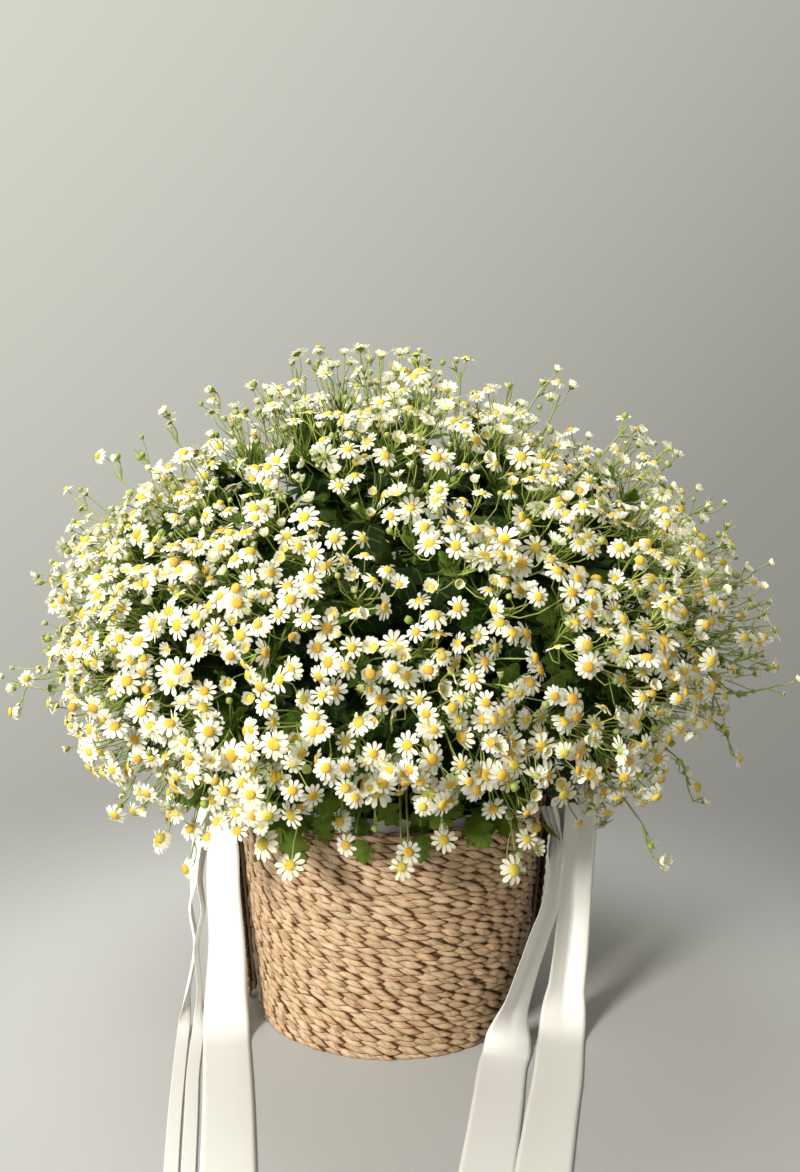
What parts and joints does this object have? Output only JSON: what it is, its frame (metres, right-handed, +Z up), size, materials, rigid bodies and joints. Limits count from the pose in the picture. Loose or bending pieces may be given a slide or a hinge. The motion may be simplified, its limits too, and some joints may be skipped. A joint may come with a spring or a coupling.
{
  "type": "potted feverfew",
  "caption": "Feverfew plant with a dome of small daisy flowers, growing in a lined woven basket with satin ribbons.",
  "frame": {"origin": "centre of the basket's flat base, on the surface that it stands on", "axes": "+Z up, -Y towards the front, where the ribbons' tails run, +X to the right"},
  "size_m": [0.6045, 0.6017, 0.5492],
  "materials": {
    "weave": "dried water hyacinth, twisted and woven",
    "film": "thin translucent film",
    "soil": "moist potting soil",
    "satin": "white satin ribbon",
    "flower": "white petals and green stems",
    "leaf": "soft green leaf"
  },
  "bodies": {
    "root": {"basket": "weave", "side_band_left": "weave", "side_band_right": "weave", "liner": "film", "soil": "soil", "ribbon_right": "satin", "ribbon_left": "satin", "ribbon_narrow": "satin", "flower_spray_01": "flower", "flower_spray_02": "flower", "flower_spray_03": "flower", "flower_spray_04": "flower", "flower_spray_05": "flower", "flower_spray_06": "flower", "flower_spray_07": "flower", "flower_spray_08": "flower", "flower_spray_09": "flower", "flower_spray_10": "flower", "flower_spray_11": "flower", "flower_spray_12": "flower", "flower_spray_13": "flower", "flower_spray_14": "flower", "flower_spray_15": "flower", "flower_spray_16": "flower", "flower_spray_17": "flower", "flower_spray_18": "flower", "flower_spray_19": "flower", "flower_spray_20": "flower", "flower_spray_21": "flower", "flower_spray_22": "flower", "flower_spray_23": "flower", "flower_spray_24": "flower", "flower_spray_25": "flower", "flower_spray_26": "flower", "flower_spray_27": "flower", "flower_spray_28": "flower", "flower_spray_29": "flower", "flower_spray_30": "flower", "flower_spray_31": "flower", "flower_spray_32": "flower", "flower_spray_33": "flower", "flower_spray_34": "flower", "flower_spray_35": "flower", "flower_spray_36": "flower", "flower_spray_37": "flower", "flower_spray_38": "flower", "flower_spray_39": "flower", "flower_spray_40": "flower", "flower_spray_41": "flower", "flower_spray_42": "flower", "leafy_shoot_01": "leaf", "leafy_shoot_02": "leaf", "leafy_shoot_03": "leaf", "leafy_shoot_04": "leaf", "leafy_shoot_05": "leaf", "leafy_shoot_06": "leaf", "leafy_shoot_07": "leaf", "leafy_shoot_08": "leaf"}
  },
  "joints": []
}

+---+

Given instruction »
Nothing should be changed: write out all of the data as is.

Response »
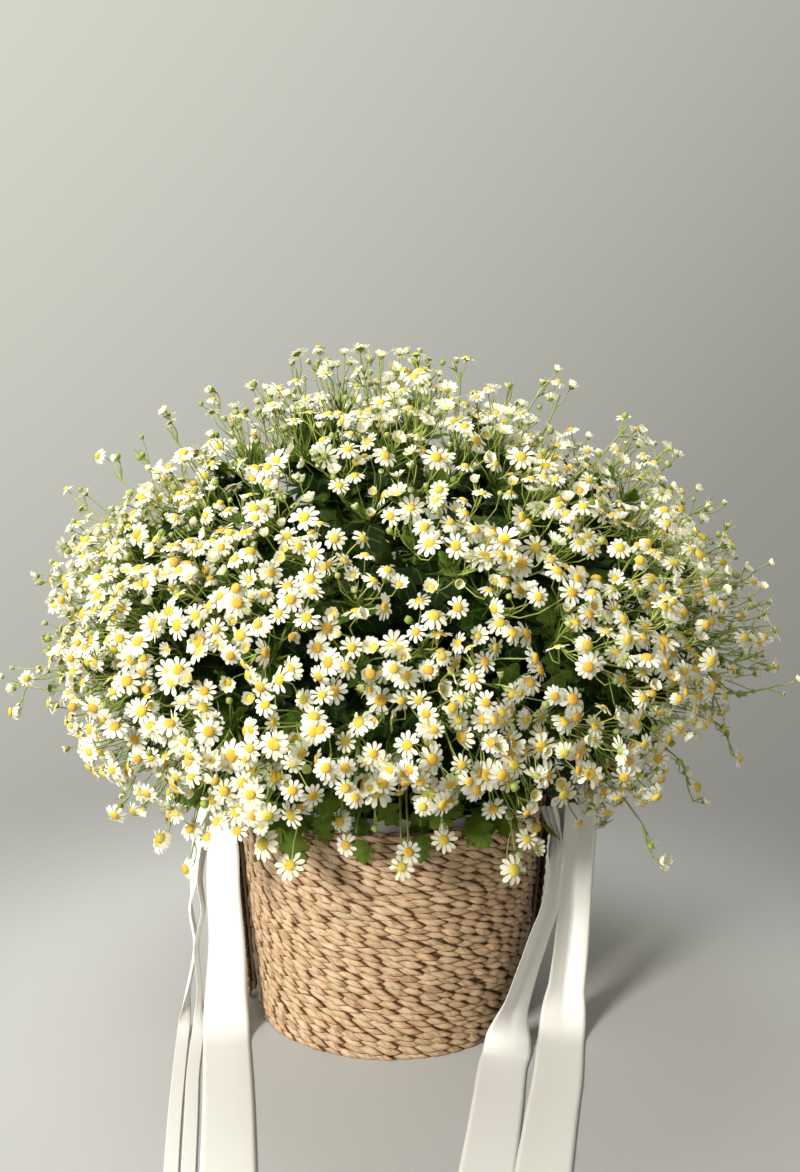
What parts and joints does this object have? Output only JSON: what it is, its frame (metres, right-handed, +Z up), size, materials, rigid bodies and joints. Limits count from the pose in the picture. Loose or bending pieces may be given a slide or a hinge. The motion may be simplified, its limits too, and some joints may be skipped. A joint may come with a spring or a coupling.
{
  "type": "potted feverfew",
  "caption": "Feverfew plant with a dome of small daisy flowers, growing in a lined woven basket with satin ribbons.",
  "frame": {"origin": "centre of the basket's flat base, on the surface that it stands on", "axes": "+Z up, -Y towards the front, where the ribbons' tails run, +X to the right"},
  "size_m": [0.6045, 0.6017, 0.5492],
  "materials": {
    "weave": "dried water hyacinth, twisted and woven",
    "film": "thin translucent film",
    "soil": "moist potting soil",
    "satin": "white satin ribbon",
    "flower": "white petals and green stems",
    "leaf": "soft green leaf"
  },
  "bodies": {
    "root": {"basket": "weave", "side_band_left": "weave", "side_band_right": "weave", "liner": "film", "soil": "soil", "ribbon_right": "satin", "ribbon_left": "satin", "ribbon_narrow": "satin", "flower_spray_01": "flower", "flower_spray_02": "flower", "flower_spray_03": "flower", "flower_spray_04": "flower", "flower_spray_05": "flower", "flower_spray_06": "flower", "flower_spray_07": "flower", "flower_spray_08": "flower", "flower_spray_09": "flower", "flower_spray_10": "flower", "flower_spray_11": "flower", "flower_spray_12": "flower", "flower_spray_13": "flower", "flower_spray_14": "flower", "flower_spray_15": "flower", "flower_spray_16": "flower", "flower_spray_17": "flower", "flower_spray_18": "flower", "flower_spray_19": "flower", "flower_spray_20": "flower", "flower_spray_21": "flower", "flower_spray_22": "flower", "flower_spray_23": "flower", "flower_spray_24": "flower", "flower_spray_25": "flower", "flower_spray_26": "flower", "flower_spray_27": "flower", "flower_spray_28": "flower", "flower_spray_29": "flower", "flower_spray_30": "flower", "flower_spray_31": "flower", "flower_spray_32": "flower", "flower_spray_33": "flower", "flower_spray_34": "flower", "flower_spray_35": "flower", "flower_spray_36": "flower", "flower_spray_37": "flower", "flower_spray_38": "flower", "flower_spray_39": "flower", "flower_spray_40": "flower", "flower_spray_41": "flower", "flower_spray_42": "flower", "leafy_shoot_01": "leaf", "leafy_shoot_02": "leaf", "leafy_shoot_03": "leaf", "leafy_shoot_04": "leaf", "leafy_shoot_05": "leaf", "leafy_shoot_06": "leaf", "leafy_shoot_07": "leaf", "leafy_shoot_08": "leaf"}
  },
  "joints": []
}